--- Given records ---

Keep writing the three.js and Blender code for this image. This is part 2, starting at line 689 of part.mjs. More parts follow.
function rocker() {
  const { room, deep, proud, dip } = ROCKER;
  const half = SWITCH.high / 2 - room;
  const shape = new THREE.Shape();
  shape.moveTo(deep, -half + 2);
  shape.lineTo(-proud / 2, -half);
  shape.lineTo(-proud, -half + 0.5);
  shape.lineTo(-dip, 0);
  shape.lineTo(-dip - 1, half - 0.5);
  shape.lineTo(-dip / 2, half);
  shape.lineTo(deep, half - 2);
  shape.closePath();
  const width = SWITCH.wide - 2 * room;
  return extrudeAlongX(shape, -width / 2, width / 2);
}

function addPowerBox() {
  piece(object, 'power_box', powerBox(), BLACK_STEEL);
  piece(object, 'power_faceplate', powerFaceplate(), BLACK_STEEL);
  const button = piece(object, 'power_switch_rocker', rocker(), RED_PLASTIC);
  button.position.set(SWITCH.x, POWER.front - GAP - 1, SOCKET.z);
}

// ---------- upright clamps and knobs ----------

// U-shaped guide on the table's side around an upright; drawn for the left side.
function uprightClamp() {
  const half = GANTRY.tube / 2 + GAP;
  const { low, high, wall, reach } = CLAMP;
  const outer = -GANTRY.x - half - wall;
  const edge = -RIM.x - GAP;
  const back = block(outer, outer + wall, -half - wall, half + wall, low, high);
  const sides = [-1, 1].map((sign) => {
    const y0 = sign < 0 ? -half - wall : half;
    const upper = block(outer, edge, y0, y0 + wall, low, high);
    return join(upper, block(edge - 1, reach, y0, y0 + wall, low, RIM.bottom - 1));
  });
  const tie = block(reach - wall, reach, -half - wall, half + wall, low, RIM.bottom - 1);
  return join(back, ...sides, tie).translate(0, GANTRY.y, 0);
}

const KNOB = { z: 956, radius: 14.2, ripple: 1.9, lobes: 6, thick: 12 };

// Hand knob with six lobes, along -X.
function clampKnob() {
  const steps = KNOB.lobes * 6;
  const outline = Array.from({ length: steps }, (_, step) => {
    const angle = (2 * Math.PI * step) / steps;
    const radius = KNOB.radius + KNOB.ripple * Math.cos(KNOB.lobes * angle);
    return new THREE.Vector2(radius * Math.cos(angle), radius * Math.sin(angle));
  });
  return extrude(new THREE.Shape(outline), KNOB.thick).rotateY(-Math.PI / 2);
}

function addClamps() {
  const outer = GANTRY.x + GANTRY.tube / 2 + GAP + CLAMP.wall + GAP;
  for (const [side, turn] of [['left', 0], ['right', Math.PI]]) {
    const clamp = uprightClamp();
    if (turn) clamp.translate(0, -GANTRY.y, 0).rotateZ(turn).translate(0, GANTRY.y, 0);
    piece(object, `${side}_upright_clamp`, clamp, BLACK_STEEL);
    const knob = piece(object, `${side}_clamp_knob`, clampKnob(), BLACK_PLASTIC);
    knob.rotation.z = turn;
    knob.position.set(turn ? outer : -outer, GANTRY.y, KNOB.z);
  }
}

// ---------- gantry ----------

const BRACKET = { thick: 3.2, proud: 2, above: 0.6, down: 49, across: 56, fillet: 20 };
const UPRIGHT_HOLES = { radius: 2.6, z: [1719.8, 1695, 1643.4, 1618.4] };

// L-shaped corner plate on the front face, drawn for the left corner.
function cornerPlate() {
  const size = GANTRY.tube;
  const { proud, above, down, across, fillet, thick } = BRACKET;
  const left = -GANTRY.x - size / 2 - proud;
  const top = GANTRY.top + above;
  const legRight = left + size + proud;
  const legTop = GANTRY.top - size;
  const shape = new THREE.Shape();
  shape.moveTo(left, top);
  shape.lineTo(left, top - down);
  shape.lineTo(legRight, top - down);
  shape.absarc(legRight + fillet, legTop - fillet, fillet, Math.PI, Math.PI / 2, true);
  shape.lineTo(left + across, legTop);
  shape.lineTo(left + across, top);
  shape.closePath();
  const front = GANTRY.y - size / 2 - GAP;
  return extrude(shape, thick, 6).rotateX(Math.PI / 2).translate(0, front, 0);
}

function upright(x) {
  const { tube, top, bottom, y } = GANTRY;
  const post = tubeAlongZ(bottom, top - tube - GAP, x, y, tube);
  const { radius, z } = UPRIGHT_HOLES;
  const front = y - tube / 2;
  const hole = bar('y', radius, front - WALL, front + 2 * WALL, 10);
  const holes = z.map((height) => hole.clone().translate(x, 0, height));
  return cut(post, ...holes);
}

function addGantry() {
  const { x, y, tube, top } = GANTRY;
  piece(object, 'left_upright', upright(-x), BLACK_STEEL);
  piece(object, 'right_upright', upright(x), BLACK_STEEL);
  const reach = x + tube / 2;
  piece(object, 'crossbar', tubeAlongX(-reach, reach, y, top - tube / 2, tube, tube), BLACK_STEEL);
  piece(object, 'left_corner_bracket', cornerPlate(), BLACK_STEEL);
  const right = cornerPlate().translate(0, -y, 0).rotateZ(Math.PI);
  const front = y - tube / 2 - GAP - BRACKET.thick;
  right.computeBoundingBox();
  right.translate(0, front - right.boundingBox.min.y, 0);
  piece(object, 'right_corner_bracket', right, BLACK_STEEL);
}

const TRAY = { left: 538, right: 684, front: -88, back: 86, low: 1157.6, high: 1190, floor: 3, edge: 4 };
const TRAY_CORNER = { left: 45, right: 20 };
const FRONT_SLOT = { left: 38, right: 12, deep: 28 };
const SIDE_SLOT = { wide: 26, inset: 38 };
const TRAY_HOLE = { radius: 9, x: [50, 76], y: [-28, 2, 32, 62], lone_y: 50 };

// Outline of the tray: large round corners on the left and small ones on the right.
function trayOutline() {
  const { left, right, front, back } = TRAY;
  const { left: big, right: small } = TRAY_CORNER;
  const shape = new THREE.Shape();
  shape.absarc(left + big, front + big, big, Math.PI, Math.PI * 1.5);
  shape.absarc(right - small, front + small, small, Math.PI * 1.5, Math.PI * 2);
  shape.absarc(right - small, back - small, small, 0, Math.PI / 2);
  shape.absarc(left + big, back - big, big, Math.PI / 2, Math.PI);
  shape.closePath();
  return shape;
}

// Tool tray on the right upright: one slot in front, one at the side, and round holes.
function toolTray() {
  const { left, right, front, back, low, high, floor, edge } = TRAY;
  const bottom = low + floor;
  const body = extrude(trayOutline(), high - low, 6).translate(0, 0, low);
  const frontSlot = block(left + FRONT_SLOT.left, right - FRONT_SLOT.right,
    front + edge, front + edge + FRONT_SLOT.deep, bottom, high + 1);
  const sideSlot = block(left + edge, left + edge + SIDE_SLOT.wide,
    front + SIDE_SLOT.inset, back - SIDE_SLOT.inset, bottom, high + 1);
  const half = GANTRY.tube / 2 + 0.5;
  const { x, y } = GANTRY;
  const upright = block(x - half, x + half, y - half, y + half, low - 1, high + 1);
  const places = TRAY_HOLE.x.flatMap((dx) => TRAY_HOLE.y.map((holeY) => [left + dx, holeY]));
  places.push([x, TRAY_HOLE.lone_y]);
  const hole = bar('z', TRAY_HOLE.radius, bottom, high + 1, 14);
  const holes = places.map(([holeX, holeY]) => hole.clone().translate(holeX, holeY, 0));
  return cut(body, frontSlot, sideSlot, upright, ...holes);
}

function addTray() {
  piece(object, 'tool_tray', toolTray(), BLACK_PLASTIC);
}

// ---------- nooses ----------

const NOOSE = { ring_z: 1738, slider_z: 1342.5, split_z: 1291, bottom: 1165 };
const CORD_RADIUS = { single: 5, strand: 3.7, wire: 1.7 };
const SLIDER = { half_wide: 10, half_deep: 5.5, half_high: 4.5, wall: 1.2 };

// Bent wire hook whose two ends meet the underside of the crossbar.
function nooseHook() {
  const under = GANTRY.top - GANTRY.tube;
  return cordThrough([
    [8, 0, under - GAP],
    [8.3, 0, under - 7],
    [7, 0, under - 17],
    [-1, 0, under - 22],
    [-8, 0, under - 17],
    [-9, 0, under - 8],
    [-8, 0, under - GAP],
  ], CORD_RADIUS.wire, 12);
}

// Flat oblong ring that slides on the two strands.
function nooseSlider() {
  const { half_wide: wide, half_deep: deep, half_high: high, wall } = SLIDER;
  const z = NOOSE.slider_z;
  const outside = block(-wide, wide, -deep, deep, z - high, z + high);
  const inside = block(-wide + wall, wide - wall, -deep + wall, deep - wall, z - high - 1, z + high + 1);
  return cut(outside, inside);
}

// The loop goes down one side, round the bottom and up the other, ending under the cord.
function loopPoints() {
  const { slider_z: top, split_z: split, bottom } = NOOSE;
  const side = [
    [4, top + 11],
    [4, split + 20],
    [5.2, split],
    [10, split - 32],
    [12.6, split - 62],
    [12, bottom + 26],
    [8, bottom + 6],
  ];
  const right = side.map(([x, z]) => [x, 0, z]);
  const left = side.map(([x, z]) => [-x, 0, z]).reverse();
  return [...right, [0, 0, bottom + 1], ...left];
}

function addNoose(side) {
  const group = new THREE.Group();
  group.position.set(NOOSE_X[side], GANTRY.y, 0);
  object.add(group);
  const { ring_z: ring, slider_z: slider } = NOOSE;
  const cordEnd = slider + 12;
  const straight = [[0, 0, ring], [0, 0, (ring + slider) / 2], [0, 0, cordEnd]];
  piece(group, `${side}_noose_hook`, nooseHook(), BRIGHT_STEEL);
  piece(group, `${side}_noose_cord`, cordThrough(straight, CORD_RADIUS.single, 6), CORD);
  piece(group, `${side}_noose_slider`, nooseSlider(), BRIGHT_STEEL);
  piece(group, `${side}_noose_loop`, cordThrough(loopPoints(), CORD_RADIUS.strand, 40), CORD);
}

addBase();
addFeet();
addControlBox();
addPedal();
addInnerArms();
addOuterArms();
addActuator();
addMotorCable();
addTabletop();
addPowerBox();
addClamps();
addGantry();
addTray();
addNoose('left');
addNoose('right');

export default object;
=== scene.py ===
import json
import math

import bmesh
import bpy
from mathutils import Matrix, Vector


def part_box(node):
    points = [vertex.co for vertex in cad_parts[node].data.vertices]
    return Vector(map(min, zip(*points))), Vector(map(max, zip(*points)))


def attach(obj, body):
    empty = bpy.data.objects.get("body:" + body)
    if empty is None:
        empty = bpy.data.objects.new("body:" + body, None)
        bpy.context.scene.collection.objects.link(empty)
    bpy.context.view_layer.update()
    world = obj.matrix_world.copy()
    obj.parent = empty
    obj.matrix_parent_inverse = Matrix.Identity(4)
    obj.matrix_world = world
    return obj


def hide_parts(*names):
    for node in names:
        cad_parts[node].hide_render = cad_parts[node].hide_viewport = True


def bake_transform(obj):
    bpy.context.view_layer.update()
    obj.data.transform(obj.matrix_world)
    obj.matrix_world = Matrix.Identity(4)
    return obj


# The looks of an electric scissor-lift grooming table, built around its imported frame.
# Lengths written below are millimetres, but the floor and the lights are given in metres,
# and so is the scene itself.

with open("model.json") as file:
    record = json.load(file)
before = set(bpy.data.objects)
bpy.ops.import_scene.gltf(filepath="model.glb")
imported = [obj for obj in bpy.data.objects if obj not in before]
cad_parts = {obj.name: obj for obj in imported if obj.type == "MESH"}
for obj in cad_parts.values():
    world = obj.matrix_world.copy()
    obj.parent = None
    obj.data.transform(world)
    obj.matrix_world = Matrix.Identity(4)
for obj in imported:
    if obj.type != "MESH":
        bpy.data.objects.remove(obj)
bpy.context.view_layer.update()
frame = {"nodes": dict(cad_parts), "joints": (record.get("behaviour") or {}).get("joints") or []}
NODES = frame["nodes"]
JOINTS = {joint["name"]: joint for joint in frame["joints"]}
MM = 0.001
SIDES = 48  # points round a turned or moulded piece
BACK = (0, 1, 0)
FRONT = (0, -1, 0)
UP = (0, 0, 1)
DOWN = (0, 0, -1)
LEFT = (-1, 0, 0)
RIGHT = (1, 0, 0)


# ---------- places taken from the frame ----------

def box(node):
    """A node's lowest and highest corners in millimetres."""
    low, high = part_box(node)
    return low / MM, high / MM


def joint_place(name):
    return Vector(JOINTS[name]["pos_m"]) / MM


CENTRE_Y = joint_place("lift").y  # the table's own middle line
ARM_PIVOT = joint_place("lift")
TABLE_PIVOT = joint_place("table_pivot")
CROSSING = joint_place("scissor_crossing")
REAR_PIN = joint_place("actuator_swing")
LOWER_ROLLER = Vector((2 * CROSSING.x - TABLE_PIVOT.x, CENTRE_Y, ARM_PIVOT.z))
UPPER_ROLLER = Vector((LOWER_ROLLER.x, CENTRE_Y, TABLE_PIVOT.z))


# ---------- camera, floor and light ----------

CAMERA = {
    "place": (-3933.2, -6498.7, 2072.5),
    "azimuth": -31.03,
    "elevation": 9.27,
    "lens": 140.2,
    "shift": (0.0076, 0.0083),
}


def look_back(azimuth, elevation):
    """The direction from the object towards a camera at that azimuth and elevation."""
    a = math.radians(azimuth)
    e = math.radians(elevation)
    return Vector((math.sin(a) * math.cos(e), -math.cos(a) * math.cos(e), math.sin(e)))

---
--- Given records ---

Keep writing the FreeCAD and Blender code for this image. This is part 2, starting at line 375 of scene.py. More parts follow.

---
--- Given records ---

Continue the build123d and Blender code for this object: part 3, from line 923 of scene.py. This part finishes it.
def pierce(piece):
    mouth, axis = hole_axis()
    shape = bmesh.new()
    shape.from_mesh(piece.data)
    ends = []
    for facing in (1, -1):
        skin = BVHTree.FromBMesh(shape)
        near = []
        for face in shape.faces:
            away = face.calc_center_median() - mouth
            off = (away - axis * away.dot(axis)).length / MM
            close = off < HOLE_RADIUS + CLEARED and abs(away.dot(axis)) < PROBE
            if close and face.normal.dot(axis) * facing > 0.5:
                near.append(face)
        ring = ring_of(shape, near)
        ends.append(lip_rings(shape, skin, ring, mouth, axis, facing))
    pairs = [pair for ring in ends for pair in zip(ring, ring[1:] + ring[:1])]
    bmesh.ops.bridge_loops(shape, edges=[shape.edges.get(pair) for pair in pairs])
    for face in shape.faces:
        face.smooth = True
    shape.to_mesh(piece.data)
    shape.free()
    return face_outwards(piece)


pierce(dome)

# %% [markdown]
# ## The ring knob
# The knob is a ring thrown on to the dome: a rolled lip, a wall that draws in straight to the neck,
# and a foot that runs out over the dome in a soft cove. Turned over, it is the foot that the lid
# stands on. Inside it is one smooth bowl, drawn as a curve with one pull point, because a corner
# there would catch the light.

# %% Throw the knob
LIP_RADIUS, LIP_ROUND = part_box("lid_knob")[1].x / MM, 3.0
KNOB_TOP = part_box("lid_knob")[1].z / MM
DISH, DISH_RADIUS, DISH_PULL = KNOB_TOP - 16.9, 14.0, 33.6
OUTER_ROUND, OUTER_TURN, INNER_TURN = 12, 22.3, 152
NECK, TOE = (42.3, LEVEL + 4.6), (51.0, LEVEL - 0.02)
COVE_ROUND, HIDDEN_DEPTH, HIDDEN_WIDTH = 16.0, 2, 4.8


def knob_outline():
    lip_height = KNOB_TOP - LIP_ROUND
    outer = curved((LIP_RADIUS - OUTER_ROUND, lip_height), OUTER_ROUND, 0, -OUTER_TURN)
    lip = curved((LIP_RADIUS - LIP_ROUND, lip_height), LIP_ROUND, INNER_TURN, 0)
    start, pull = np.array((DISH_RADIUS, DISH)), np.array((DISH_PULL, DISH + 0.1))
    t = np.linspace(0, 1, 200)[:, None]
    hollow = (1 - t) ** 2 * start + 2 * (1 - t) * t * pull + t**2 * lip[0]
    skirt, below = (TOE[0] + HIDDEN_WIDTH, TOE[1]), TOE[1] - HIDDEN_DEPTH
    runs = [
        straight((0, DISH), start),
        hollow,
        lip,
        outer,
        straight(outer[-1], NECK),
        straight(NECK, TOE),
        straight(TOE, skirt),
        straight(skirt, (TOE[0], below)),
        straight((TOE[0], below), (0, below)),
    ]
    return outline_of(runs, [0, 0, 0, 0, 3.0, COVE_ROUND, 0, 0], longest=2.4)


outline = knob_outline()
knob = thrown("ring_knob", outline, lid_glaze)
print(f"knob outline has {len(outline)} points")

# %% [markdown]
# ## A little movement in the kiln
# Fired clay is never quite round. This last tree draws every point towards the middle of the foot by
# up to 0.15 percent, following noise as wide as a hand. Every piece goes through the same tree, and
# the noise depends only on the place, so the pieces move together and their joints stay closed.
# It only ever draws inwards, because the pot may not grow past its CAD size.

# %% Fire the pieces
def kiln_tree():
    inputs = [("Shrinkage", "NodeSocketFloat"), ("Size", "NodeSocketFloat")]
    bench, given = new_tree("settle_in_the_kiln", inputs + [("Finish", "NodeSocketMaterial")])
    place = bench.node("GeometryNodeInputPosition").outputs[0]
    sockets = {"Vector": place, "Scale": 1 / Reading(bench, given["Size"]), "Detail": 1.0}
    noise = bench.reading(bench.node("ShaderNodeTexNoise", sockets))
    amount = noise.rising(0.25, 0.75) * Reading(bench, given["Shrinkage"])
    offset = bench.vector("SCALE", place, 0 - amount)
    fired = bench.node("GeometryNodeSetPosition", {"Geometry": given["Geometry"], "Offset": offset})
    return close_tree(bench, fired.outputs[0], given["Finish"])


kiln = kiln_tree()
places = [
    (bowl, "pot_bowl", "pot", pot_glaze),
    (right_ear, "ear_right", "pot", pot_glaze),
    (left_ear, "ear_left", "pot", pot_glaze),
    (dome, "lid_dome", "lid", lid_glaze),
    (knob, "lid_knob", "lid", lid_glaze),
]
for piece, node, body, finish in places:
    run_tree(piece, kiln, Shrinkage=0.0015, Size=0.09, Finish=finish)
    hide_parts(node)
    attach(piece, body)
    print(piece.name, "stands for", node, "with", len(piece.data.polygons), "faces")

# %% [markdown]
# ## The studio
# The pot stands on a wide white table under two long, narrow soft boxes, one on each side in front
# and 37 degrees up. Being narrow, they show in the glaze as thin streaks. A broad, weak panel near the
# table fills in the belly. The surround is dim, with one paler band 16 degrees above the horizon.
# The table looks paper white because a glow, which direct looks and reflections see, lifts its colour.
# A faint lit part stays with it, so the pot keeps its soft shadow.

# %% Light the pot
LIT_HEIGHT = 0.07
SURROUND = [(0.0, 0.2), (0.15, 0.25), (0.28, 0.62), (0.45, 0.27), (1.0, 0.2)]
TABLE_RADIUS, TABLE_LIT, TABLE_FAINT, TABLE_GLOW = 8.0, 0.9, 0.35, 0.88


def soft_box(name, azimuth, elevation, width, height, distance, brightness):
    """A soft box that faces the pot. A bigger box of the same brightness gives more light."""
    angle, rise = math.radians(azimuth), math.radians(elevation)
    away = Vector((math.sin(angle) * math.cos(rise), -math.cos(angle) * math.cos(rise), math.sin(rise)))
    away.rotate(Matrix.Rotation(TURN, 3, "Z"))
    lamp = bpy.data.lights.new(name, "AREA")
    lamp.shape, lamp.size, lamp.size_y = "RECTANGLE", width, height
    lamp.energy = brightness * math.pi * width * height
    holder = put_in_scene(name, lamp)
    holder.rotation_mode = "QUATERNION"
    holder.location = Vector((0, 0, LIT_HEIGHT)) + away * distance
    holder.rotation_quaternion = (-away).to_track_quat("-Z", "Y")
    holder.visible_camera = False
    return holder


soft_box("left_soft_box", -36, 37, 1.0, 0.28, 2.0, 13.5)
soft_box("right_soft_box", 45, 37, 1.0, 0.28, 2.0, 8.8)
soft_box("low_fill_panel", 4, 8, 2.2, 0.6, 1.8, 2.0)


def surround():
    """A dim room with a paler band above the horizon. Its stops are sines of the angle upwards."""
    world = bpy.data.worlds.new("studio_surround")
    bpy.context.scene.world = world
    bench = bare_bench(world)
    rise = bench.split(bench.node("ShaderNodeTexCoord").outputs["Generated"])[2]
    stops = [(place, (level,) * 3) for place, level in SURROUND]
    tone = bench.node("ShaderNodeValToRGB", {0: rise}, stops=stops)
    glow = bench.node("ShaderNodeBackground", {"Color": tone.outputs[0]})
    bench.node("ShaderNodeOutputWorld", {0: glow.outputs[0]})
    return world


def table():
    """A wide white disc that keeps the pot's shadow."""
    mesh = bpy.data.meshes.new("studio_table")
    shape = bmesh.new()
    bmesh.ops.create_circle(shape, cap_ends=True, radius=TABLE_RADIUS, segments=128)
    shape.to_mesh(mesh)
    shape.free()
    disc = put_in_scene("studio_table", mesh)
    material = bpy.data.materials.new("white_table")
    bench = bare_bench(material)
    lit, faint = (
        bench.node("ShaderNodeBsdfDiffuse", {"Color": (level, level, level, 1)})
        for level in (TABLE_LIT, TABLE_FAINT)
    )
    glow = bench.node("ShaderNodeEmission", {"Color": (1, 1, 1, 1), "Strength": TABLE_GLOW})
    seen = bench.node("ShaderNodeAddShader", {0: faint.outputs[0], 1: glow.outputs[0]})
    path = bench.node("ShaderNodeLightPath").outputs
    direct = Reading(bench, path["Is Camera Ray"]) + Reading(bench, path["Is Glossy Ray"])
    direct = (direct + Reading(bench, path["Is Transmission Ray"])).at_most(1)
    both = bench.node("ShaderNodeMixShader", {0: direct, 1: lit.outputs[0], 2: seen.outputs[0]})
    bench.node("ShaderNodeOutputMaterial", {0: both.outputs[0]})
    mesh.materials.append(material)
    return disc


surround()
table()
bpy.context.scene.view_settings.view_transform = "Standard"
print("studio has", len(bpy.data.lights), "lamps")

---

■ **What to produce**: Which lines contain "json"? Copy each of them out.

■ **Final result**:
import json
with open("model.json") as file:
    record = json.load(file)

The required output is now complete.